3=b “b” is equal to 3.
{y=2x+3} This is our equation for the parallel line of y=2x, and our slope is 2.
Next, we will find the perpendicular line to y=2x with the pass-through points remaining (-3, -3).
y=2x We are going to use the same equation to find the perpendicular line. However, you will notice an added step.
-3=2(-3)+b We filled in the variables.
-3=-1/2(-3)+b The perpendicular slope is the reciprocal of the original slope. In this case, -1/2 is the reciprocal of 2.
-3=3/2+b
-3/2-3=3/2-3/2+b
-3/2-6/2=b We need to have both denominators the same. So we -3*2 and -1*2 which gives us -6/2.
-9/2=b
{y=-1/2x-9/2}
Jason
Response 2= Ashley Jackson
Original equations:
Parallel = y= – 2/3 x + 2 (6,3) to find the parallel equation, first you must find the slope which the original rule for slope is y = mx + b. The slope is the m in the equation. So the slope in this equation is -2/3. Then plug in 6 for y and 3 for x to solve and get the new equation for the parallel line.
Perpendicular — y= – 2/3 x + 2 (6,3) to find the perpendicular equation, find the slope. The slope for this is a little different because the perpendicular line makes a right angle with the original line. To find the slope of the new line you must make the two slopes when multiplied equal -1. -2/3 multiplied by 3/2 equals -1. So the slope for this is 3/2. Then plug 6 for x and 3 for y to solve and get the full new equation for the perpendicular line.
New Solved equations:
Parallel — y= -2/3 x + 7 [line crosses through positive y axis at (0,7) then continues down and to the right then passes through the positive x axis at approximately (10,0)]
Perpendicular — y= 3/2 x – 6 [line crosses the negative x axis at (-4,0) then continues down and to the right then crosses the negative side of the y axis at (0,-6)]
The ordered pairs I gave, in the explanation of what the new lines look like, are the x-intercept and y-intercept of the new lines.
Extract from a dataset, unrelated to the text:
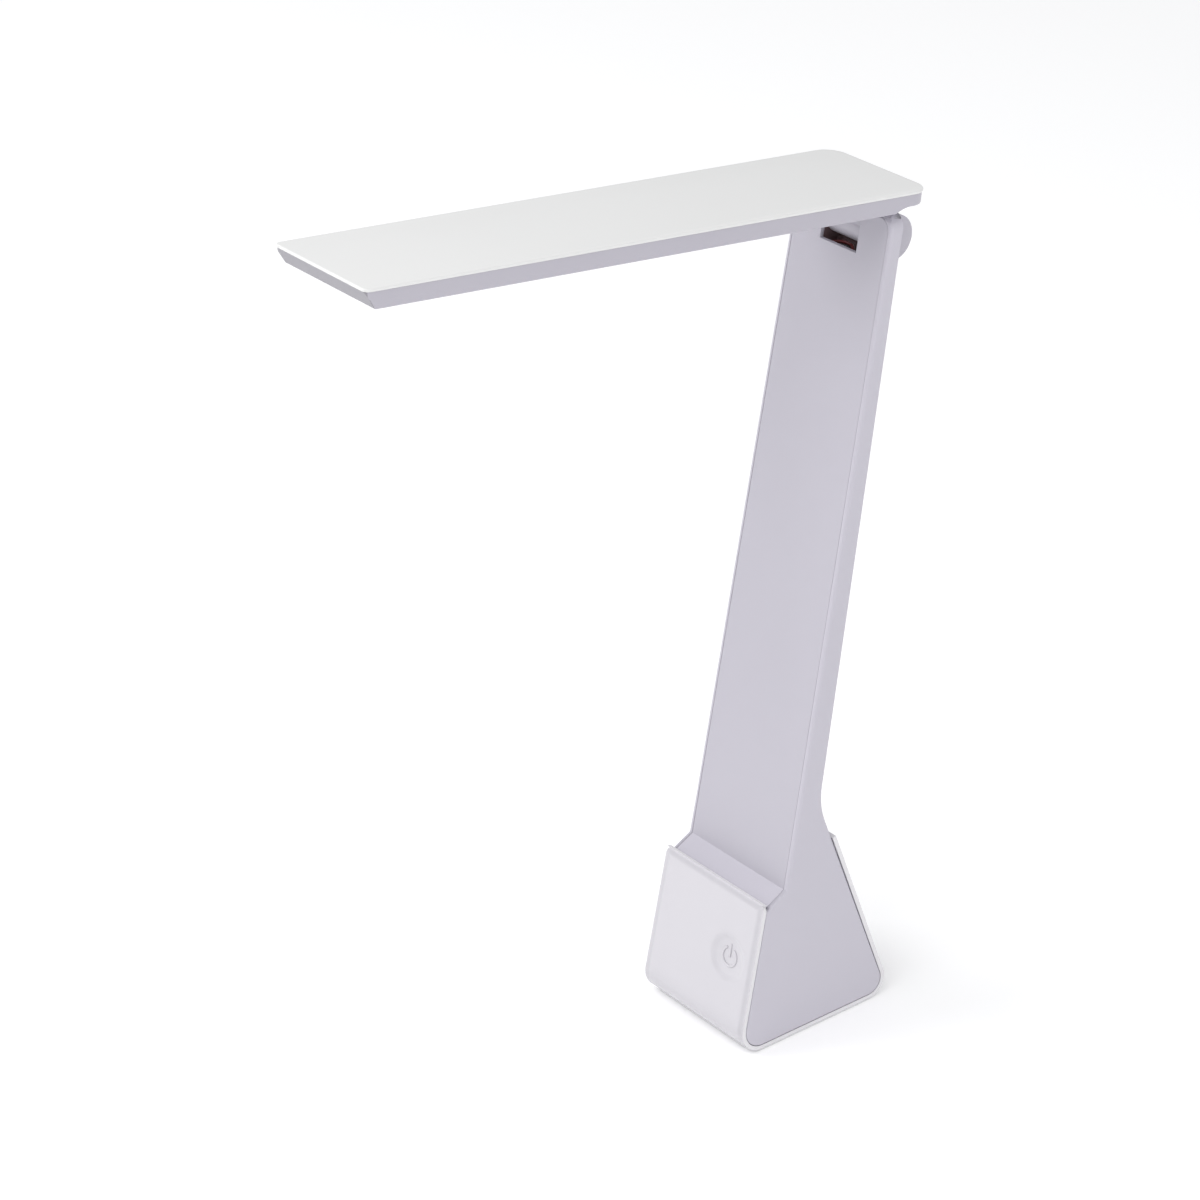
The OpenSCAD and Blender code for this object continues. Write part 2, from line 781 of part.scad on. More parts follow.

The x-intercept is where the line crosses the x axis, and the y-intercept is where the line crosses the y axis in relation to the origin of the graph
Parallel line – two lines that never meet and are always the same distance apart, like a train track. They never meet and are always the same distance apart.
Perpendicular line – two lines that are right angles (90 degrees) to each other, creating a perfect X or cross out of the two lines.
If the original equations had whole numbers rather than fractions then to find the perpendicular line’s equation, you would find the reciprocal to create the “rise over run” for the slope.